*Raw data*
▼

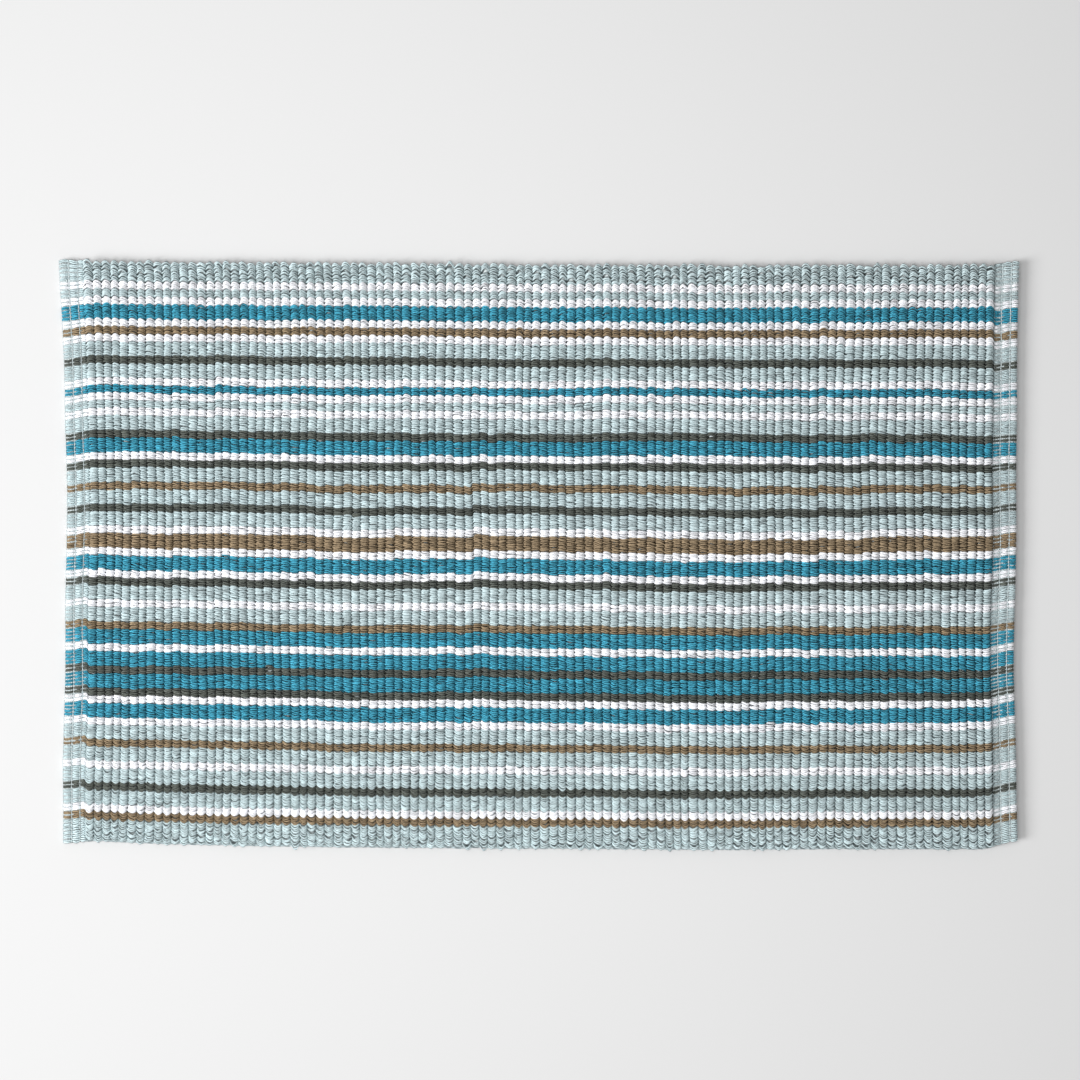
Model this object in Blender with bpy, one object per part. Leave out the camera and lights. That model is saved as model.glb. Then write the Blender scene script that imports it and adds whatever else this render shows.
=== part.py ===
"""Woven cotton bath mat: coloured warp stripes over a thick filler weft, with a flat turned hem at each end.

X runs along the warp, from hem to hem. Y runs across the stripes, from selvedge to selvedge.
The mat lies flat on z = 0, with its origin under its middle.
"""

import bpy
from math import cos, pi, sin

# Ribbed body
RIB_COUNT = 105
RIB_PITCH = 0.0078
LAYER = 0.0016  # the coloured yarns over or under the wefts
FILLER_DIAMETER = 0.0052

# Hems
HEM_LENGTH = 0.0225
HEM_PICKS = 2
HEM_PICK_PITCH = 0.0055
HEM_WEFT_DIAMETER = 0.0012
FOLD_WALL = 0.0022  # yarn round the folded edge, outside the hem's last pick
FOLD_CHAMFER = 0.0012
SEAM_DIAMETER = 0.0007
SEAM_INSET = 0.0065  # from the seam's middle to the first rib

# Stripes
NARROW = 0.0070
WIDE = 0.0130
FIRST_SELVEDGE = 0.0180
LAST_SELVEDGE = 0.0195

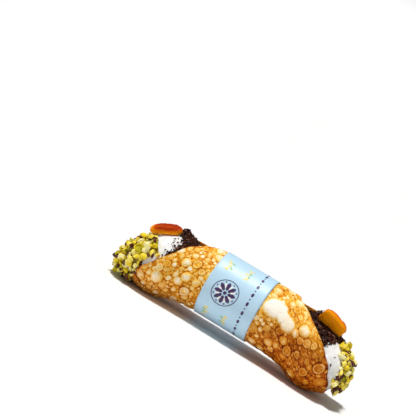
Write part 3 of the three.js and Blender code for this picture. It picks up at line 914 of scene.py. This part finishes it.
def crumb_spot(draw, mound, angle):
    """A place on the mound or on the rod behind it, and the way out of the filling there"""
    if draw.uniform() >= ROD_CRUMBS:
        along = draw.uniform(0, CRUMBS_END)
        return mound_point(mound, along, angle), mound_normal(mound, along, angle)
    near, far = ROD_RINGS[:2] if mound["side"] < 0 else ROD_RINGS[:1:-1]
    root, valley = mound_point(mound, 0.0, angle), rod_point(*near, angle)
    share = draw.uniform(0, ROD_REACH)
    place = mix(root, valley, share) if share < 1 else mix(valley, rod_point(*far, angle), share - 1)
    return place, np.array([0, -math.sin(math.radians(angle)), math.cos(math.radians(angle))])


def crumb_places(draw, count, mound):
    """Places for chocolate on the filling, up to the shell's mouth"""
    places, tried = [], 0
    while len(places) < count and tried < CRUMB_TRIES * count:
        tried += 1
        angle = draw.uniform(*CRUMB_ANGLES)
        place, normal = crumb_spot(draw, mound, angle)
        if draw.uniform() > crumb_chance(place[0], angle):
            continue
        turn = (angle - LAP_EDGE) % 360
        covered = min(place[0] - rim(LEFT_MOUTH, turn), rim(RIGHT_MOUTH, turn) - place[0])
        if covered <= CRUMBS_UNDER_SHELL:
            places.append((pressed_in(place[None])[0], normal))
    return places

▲

*What is needed*
Restate each record exactly as written.

*Correct response*
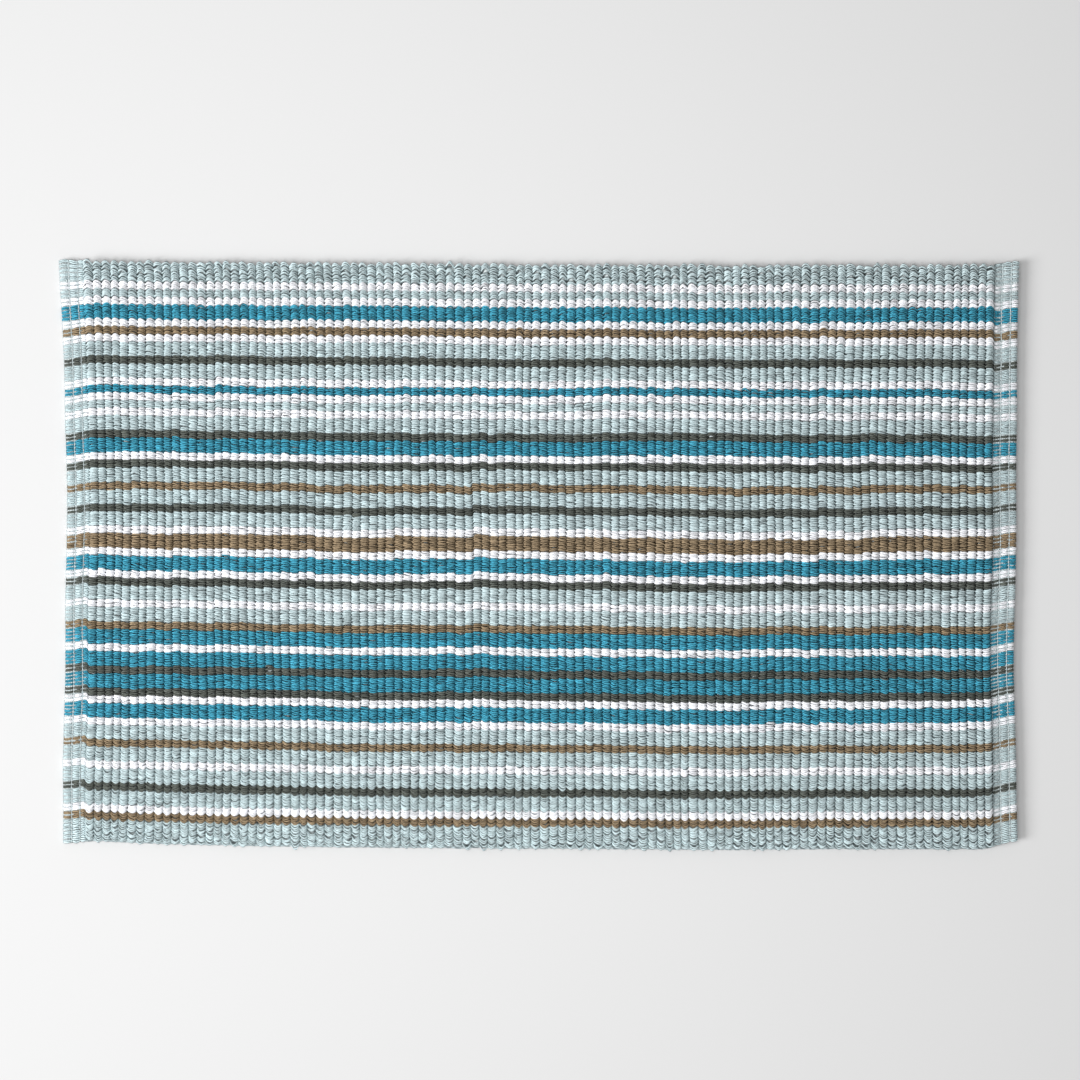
Model this object in Blender with bpy, one object per part. Leave out the camera and lights. That model is saved as model.glb. Then write the Blender scene script that imports it and adds whatever else this render shows.
=== part.py ===
"""Woven cotton bath mat: coloured warp stripes over a thick filler weft, with a flat turned hem at each end.

X runs along the warp, from hem to hem. Y runs across the stripes, from selvedge to selvedge.
The mat lies flat on z = 0, with its origin under its middle.
"""

import bpy
from math import cos, pi, sin

# Ribbed body
RIB_COUNT = 105
RIB_PITCH = 0.0078
LAYER = 0.0016  # the coloured yarns over or under the wefts
FILLER_DIAMETER = 0.0052

# Hems
HEM_LENGTH = 0.0225
HEM_PICKS = 2
HEM_PICK_PITCH = 0.0055
HEM_WEFT_DIAMETER = 0.0012
FOLD_WALL = 0.0022  # yarn round the folded edge, outside the hem's last pick
FOLD_CHAMFER = 0.0012
SEAM_DIAMETER = 0.0007
SEAM_INSET = 0.0065  # from the seam's middle to the first rib

# Stripes
NARROW = 0.0070
WIDE = 0.0130
FIRST_SELVEDGE = 0.0180
LAST_SELVEDGE = 0.0195

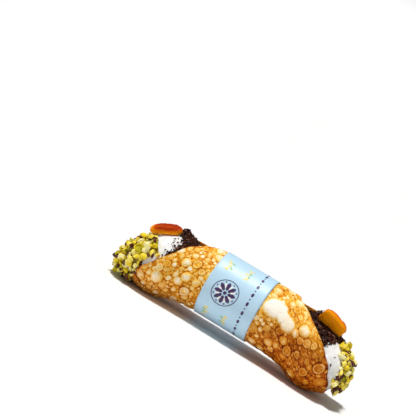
Write part 3 of the three.js and Blender code for this picture. It picks up at line 914 of scene.py. This part finishes it.
def crumb_spot(draw, mound, angle):
    """A place on the mound or on the rod behind it, and the way out of the filling there"""
    if draw.uniform() >= ROD_CRUMBS:
        along = draw.uniform(0, CRUMBS_END)
        return mound_point(mound, along, angle), mound_normal(mound, along, angle)
    near, far = ROD_RINGS[:2] if mound["side"] < 0 else ROD_RINGS[:1:-1]
    root, valley = mound_point(mound, 0.0, angle), rod_point(*near, angle)
    share = draw.uniform(0, ROD_REACH)
    place = mix(root, valley, share) if share < 1 else mix(valley, rod_point(*far, angle), share - 1)
    return place, np.array([0, -math.sin(math.radians(angle)), math.cos(math.radians(angle))])


def crumb_places(draw, count, mound):
    """Places for chocolate on the filling, up to the shell's mouth"""
    places, tried = [], 0
    while len(places) < count and tried < CRUMB_TRIES * count:
        tried += 1
        angle = draw.uniform(*CRUMB_ANGLES)
        place, normal = crumb_spot(draw, mound, angle)
        if draw.uniform() > crumb_chance(place[0], angle):
            continue
        turn = (angle - LAP_EDGE) % 360
        covered = min(place[0] - rim(LEFT_MOUTH, turn), rim(RIGHT_MOUTH, turn) - place[0])
        if covered <= CRUMBS_UNDER_SHELL:
            places.append((pressed_in(place[None])[0], normal))
    return places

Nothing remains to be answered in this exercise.